Scripture He reached into his bag. He took out a stone. He put it in his sling. He slung it at Goliath. The stone hit him on the forehead and sank into it. He fell to the ground on his face. 1 Samuel 17:49

Supplies String, fabric, paper, duct tape

  • Make slingshots like David used by following the instructions below.
  • You can ball up paper to use as practice stones.
  • Or wrap paper in duct tape to make it a little heavier.

Rock Throw

Heads up! Make sure you find a good open space to do this activity in

Scripture As the Philistine moved closer to attack him, David ran quickly to the battle line to meet him. He reached into his bag. He took out a stone. He put it in his sling. He slung it at Goliath. The stone hit him on the forehead and sank into it. He fell to the ground on his face. 1 Samuel 17:48-49

Supplies Rocks

  • See who of your students can throw a rock the farthest.
  • As they are doing the activity, ask the students to consider why David used a slingshot.
  • Do they think David could have killed Goliath just by throwing a rock at him?
  • How close would David have to get to Goliath to be able to do any damage just throwing it?

Rock Dodge Ball

Scripture He reached into his bag. He took out a stone. He put it in his sling. He slung it at Goliath. The stone hit him on the forehead and sank into it. He fell to the ground on his face. 1 Samuel 17:49

  • No, not really - just kidding...

Rock collecting

Scripture Then David picked up his wooden staff. He went down to a stream and chose five smooth stones. He put them in the pocket of his shepherd's bag. Then he took his sling in his hand and approached Goliath. 1 Samuel 17:40

  • Find rocks around the church building and talk about whether they would be good for a slingshot or not.
  • David chose smooth stones, most likely because they would fly straight and true.
  • He would have wanted to find stones that were not too big (or they would be difficult to control), but not too small (or they wouldn't fly far enough and do enough damage)

Line Up: Tall to Small

Scripture But the Lord said to Samuel, “Do not consider how handsome or tall he is. I have not chosen him. I do not look at the things people look at. Man looks at how someone appears on the outside. But I look at what is in the heart.” 1 Samuel 16:7

Supplies Children

  • Line up your students in order from tallest to smallest
  • Then read them 1 Samuel 16:7
  • Remind them that Saul was taller than any of the other Israelites when he became King.
  • How did things turn out for him? Because he was disobedient, God took way the kingdom of Israel from him.
  • David was the smallest of his family. But the Bible tells us that he was a man after God's own heart.

Fruit Leather Slingshot

Scripture He reached into his bag. He took out a stone. He put it in his sling. He slung it at Goliath. The stone hit him on the forehead and sank into it. He fell to the ground on his face. 1 Samuel 17:49

Supplies fruit leather, twizzlers, round candy (m&ms, jelly beans, etc)
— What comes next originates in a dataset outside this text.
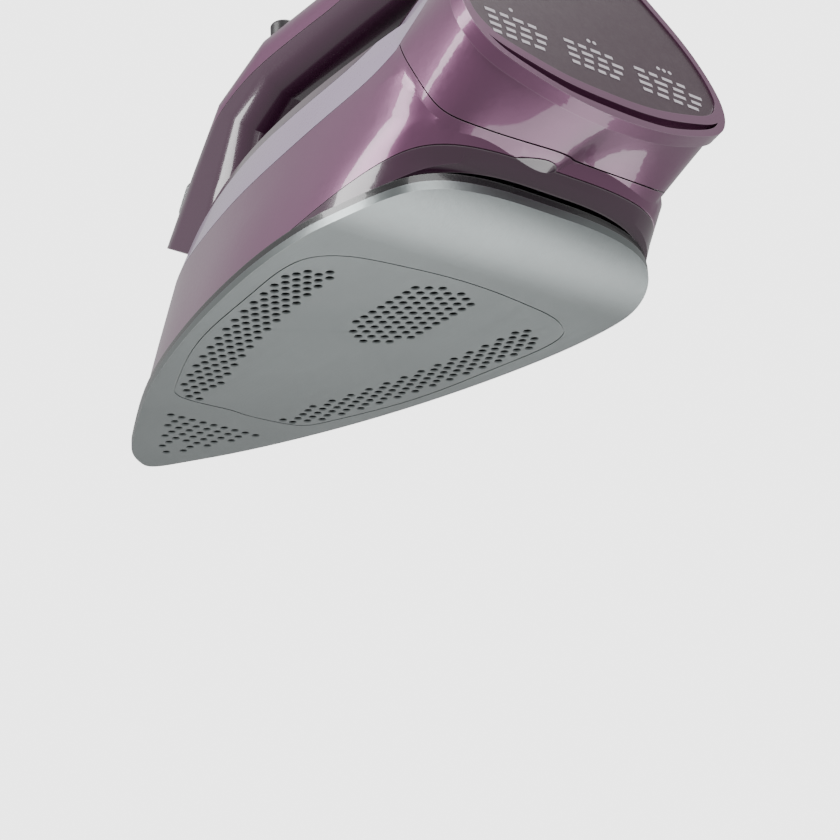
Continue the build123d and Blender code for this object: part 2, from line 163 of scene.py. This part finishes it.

  • Cut strips of fruit leather into rectangles or fold to make a rectangle.
  • Attach a twizzler to each corner of rectangle, by pinching fruit leather together.
  • Place 5 pieces of round candy in middle of "sling shot"

David and Goliath game

Supplies 5 small stones, one large stone, masking tape, permanent marker

  • Follow directions on link

Memory Verse stones

Heads up! This activity needs to be done several days in advance.

Scripture When David picked up his wooden staff. He went down to a stream and chose five smooth stones. He put them in the pocket of his shepherd's bag. Then he took his sling in his hand and approached Goliath. 1 Samuel 17:40

Supplies coffee grounds, salt, sand, water, flour, strips of paper with one word from the memory verse

  • Make coffee ground rocks.
  • 1 cup used coffee grounds
  • 1/2 cup salt
  • 1/4 cup sand
  • 1 cup flour
  • 3/4 cup water
  • Mix together dry ingredients and then slowly add enough of the water to make a stiff dough (Add water slowly. You may not need it all)
  • Knead the mixture on a floured surface until fairly smooth.
  • Break the dough into desired size.
  • Fold memory verse strips.
  • Mold dough around the strips.
  • Bake at 150 degrees for 2 hours and then air dry 2-3 days.
  • Baking and air drying varies, depending on size of rocks.
  • They will look and feel like rocks when dry.
  • In class, allow students to break stones and place memory verse words in order.

Throw rocks at Goliath

Heads up! prepare paper bag rocks ahead of time, gather needed supplies

Scripture 1 Samuel 17:40-41

Supplies newspaper, paper lunch bags, roll of craft paper, markers

  • Before class take the lunch bags (as many rocks as you want to use) and twist and crumple it. Fill it will newspaper and crumple the bag closed.
  • For the activity roll out the craft paper and trace one of the kids (you can make teams and allow multiple groups to do this if you have a large class)
  • Color the tracing to be Goliath and hang up on the wall.
  • Have the kids line up to take turns throwing the rock, aiming for Goliath's forehead.